• **Task material**:

☆ ☆ ☆ ☆ ☆ ☆ ☆

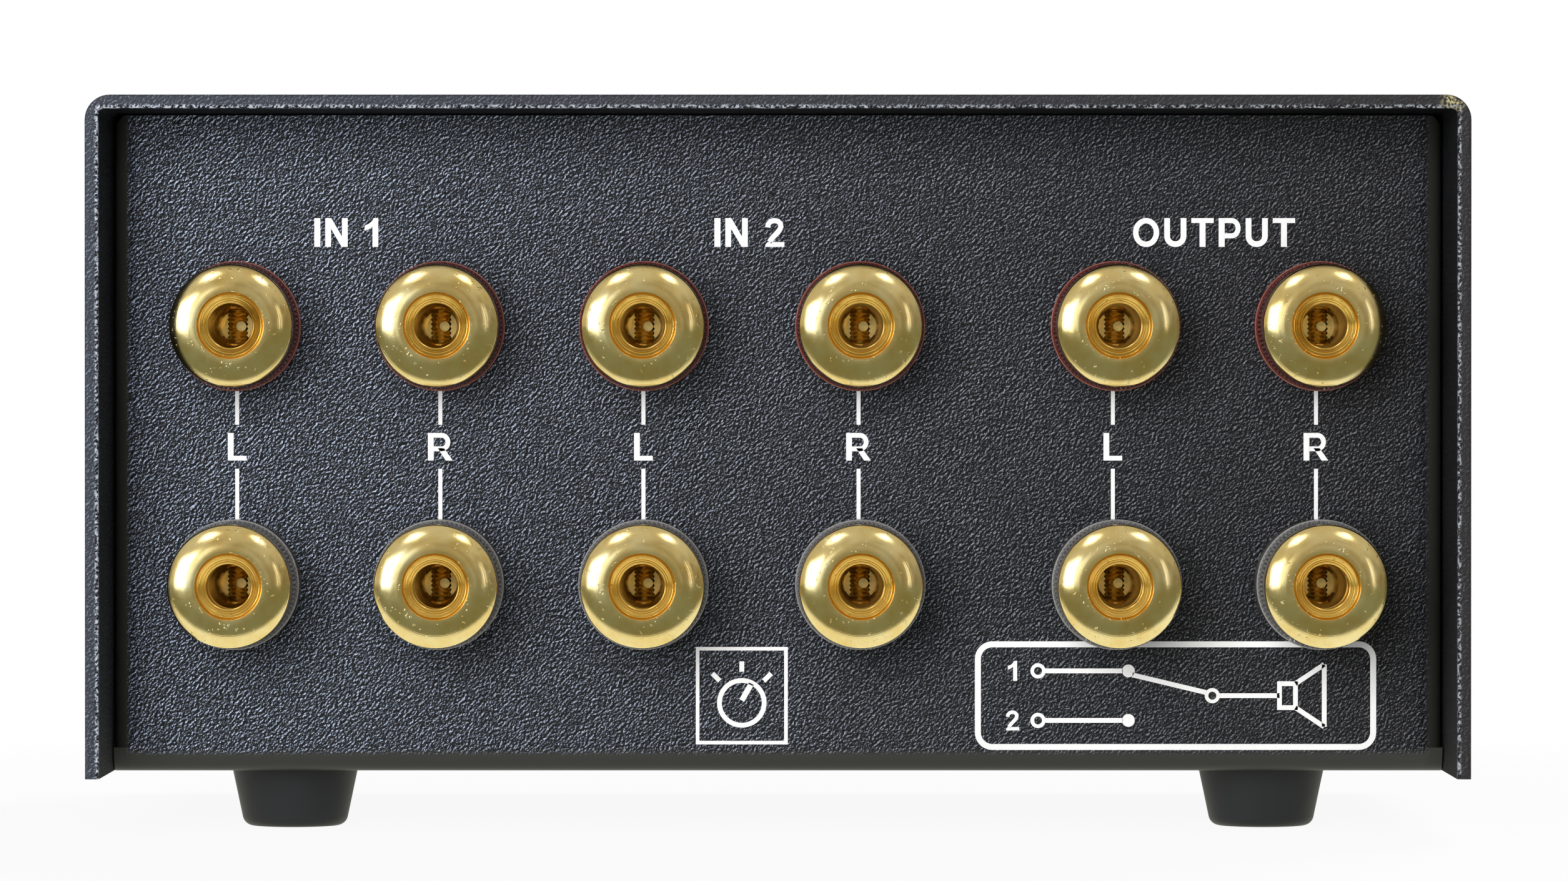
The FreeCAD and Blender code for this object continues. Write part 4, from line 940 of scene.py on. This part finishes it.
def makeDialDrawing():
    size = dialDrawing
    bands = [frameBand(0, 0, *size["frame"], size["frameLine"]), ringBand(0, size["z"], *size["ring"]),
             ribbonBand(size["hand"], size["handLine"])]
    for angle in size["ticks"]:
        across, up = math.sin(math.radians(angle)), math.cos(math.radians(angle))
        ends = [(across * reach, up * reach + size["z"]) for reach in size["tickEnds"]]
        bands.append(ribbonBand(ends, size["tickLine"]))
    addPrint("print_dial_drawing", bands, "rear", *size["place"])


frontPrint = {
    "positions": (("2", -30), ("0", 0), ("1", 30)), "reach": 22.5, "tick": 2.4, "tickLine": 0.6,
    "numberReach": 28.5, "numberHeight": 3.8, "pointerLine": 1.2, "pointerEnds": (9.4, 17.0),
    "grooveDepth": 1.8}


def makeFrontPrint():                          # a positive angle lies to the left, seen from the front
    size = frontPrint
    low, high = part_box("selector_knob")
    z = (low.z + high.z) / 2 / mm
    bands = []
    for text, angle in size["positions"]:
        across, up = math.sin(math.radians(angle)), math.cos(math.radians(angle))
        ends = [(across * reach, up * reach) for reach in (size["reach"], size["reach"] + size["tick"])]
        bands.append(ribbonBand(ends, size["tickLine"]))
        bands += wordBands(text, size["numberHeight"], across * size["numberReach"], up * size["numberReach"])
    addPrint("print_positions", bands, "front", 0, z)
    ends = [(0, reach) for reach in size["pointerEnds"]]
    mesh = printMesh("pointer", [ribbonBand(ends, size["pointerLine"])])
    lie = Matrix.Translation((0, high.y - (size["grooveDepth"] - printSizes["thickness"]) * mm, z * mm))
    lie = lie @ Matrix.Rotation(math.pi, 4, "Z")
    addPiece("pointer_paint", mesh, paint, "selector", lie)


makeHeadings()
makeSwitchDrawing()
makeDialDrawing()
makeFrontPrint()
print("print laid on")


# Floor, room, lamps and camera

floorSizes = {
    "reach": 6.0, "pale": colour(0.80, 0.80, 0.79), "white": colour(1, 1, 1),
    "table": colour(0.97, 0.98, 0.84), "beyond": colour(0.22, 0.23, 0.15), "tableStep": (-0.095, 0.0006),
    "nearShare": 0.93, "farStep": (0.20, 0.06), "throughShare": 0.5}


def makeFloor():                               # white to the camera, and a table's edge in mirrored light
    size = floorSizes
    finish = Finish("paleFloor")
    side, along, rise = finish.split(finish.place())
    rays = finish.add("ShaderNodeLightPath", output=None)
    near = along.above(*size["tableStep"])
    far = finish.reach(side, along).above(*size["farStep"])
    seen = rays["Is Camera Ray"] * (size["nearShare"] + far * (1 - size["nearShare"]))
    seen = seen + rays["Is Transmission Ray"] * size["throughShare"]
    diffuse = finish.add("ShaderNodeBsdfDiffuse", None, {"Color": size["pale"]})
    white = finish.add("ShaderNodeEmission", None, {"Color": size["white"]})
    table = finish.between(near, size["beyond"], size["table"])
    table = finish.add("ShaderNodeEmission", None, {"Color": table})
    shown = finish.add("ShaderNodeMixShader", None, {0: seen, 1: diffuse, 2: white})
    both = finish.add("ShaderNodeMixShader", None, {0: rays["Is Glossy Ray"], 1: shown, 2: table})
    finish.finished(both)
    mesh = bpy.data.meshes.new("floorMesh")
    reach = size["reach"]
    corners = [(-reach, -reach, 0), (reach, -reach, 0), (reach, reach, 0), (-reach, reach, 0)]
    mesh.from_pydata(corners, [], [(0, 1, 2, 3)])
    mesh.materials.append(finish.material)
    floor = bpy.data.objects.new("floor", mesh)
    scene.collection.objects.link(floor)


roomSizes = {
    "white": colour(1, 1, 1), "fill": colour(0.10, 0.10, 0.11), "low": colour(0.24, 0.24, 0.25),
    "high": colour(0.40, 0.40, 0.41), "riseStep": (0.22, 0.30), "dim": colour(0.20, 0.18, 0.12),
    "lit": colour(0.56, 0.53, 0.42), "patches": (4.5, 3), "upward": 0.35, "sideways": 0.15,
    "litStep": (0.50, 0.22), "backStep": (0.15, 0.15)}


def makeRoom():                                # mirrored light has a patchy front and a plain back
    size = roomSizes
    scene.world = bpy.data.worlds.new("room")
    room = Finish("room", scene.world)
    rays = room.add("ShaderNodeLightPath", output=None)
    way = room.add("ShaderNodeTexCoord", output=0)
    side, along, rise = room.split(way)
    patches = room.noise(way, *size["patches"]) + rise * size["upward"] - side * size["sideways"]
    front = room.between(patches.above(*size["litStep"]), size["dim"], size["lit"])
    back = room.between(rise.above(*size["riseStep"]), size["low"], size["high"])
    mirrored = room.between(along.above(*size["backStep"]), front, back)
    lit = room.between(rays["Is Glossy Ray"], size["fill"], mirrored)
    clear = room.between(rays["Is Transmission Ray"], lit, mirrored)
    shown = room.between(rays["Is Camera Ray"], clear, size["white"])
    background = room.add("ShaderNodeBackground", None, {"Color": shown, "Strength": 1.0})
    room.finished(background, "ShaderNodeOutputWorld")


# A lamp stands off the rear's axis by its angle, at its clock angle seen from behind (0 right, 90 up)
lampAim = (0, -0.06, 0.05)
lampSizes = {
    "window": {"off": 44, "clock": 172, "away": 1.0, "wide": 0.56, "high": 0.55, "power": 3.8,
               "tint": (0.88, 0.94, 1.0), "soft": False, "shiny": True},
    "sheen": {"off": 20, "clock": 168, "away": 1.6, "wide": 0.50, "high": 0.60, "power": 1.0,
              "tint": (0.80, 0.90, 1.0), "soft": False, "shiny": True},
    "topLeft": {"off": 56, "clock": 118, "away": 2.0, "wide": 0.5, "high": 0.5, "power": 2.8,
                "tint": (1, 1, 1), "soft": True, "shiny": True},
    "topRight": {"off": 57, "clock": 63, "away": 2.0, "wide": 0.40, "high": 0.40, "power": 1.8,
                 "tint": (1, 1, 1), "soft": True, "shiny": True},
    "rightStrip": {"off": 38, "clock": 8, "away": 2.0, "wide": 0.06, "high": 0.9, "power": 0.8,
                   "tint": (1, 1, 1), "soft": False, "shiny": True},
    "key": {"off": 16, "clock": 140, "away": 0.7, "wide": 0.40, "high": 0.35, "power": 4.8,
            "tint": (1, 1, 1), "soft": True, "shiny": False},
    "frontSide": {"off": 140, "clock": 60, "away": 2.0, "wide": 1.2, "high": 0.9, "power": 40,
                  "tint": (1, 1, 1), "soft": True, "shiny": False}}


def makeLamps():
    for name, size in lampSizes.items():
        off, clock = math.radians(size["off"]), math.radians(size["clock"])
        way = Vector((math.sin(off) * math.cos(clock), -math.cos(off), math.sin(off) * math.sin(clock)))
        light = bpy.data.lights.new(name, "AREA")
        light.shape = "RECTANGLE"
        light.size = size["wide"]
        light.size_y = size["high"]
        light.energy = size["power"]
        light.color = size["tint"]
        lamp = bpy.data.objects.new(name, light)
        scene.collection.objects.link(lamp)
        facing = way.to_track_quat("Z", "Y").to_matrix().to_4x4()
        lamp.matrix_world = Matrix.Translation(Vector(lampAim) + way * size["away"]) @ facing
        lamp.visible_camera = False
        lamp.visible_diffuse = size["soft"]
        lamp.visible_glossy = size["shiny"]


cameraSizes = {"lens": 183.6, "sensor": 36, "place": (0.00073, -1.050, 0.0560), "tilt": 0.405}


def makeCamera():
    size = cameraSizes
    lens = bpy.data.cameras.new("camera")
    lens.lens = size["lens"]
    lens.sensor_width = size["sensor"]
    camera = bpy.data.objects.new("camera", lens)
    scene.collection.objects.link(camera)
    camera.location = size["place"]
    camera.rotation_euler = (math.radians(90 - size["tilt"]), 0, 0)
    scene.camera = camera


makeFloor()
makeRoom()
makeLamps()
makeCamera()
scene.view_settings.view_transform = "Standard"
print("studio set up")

☆ ☆ ☆ ☆ ☆ ☆ ☆

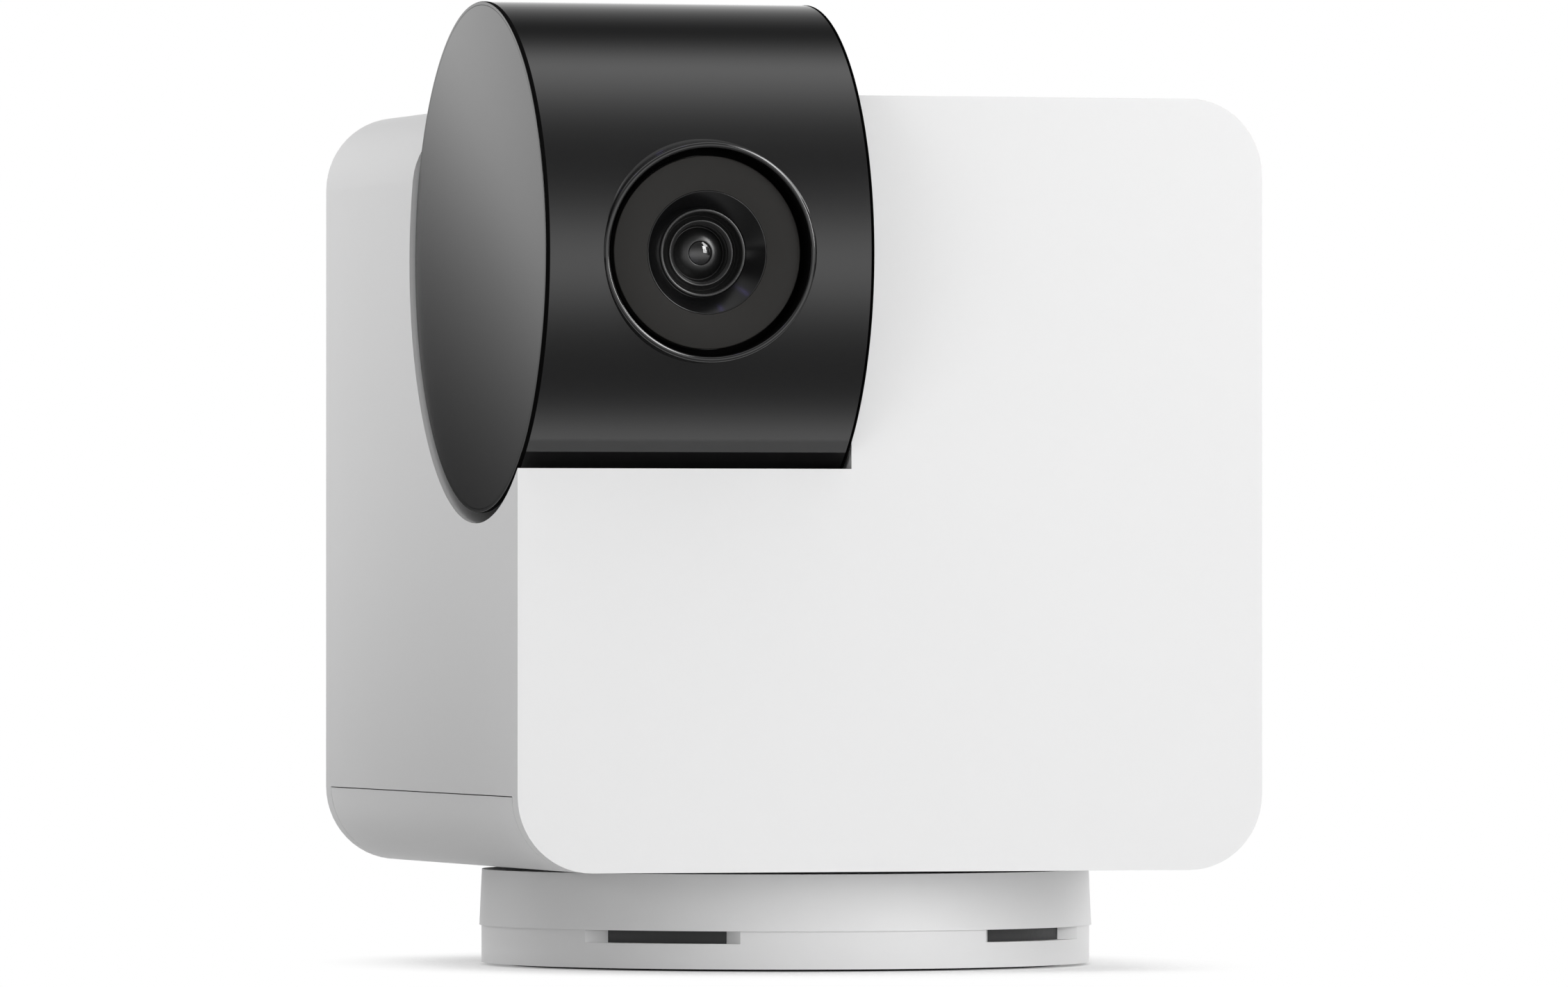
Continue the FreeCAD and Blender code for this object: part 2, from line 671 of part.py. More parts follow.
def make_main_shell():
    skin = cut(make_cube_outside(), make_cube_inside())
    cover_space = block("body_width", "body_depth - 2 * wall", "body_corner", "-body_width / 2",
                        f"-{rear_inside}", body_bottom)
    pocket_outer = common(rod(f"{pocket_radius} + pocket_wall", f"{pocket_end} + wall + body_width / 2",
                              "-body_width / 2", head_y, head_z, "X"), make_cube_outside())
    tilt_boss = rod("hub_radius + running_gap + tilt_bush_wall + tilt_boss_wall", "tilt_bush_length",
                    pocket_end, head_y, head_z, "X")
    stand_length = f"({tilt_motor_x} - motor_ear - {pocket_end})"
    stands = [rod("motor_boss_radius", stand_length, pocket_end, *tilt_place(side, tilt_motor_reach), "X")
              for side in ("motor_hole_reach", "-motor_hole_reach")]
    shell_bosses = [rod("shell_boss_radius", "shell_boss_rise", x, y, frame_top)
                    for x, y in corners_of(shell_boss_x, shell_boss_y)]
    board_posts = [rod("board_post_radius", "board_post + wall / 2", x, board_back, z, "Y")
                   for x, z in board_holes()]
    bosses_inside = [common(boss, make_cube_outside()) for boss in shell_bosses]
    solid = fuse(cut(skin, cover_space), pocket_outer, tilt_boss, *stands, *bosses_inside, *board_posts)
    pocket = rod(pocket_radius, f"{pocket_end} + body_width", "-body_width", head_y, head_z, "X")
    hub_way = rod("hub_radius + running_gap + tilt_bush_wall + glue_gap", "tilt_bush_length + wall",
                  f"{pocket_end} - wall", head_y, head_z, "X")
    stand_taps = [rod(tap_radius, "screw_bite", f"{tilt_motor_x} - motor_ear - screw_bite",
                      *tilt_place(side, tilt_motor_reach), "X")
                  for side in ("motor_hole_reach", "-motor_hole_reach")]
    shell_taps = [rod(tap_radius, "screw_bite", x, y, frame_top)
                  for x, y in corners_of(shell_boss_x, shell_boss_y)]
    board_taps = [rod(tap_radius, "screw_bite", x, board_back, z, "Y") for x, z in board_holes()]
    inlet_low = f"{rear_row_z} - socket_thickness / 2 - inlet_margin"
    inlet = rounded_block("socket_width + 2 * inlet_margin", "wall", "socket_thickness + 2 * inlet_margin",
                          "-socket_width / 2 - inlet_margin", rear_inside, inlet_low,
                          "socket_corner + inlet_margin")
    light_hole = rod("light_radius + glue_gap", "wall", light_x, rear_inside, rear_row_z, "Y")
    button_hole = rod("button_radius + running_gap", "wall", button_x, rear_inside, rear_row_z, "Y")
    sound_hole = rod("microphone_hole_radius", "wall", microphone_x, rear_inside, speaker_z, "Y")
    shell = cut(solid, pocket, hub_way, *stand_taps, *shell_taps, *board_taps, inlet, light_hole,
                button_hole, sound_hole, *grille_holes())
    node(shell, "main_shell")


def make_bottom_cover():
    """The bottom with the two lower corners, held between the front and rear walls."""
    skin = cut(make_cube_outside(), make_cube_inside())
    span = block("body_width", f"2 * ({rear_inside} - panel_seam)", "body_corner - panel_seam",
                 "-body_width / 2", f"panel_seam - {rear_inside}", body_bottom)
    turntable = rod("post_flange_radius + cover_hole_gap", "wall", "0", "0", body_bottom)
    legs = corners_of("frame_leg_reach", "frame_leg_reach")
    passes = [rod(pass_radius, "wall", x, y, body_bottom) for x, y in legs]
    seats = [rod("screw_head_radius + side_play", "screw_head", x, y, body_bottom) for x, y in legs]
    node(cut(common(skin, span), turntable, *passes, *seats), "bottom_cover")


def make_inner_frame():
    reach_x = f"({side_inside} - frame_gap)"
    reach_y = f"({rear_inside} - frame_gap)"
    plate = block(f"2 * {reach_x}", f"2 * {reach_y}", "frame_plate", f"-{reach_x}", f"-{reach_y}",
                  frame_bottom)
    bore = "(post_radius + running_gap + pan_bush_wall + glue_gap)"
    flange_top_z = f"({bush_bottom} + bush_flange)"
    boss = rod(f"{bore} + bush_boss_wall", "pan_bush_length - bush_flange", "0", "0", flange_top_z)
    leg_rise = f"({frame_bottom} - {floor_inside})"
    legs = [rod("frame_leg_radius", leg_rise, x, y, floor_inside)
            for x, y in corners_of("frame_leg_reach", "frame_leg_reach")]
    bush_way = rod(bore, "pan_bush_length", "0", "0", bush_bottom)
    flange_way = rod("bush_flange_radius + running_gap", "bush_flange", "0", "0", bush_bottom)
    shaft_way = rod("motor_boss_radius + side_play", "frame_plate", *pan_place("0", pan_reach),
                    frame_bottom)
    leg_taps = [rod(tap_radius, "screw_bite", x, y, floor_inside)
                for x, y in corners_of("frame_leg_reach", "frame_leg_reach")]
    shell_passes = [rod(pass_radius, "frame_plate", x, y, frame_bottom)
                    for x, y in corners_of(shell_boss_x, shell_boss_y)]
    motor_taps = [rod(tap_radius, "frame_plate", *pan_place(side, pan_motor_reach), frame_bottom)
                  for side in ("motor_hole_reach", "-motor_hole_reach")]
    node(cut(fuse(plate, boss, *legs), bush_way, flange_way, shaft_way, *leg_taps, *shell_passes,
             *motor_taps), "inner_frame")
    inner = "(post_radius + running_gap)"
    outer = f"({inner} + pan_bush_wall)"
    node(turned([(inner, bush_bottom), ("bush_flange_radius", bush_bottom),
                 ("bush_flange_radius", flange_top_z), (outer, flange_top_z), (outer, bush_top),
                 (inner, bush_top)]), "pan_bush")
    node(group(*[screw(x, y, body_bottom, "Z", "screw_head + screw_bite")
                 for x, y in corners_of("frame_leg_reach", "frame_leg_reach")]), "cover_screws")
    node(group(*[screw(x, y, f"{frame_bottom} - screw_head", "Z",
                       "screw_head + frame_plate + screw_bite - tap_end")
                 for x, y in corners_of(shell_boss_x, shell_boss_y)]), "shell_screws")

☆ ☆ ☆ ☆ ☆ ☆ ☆

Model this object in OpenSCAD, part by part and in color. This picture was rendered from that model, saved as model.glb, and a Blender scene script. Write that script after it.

☆ ☆ ☆ ☆ ☆ ☆ ☆

• **Goal**:
Give the count of lines holding the word "FreeCAD" and nothing more.

• **Response for this exercise**:
2